Power, itself, though is like a kind of coinage. Each coin has two faces: voltage and current. Power is the product of volts times current: \$P = V \times I\$. Note that neither of these are time. So there is no implication here that current (\$I\$) must be conserved, because voltage (\$V\$) can be adjusted. There is also no implication that voltage is conserved, because current can be adjusted. On average what is conserved is energy and power. Not voltage and current.

The energy per unit time (power) comes from the power supply. That energy and power provides heat and electrical and transducer activities and it does have to follow basic energy conservation ideas. But the BJT transistor consumes a small amount of "re-combination" current provided to the base-emitter region in order to activate a larger in-rush of collector current. What's missing here is any discussion of the voltages involved and the rest of the circuit, too, most especially including the energy sources. The BJT transistor draws from those sources and those sources lose energy well in excess of the very tiny local effect by the BJT as one tiny part of a much larger circuit and energy source system.

The conservation law applies to the closed system as a black box.
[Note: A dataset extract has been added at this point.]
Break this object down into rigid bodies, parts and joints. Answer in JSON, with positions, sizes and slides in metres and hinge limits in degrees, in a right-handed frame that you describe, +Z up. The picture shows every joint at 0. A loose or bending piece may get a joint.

But tiny local increases in energy are possible, so long as those increases come from somewhere else you are ignoring. Just as life itself on Earth may appear to be organization coming from disorganization and violate entropy laws, the fact is that the sun's entropy increases far, far more than any small local decreases in entropy represented by an isolated life form on Earth. You have to take an appropriately complete system when applying conservation laws.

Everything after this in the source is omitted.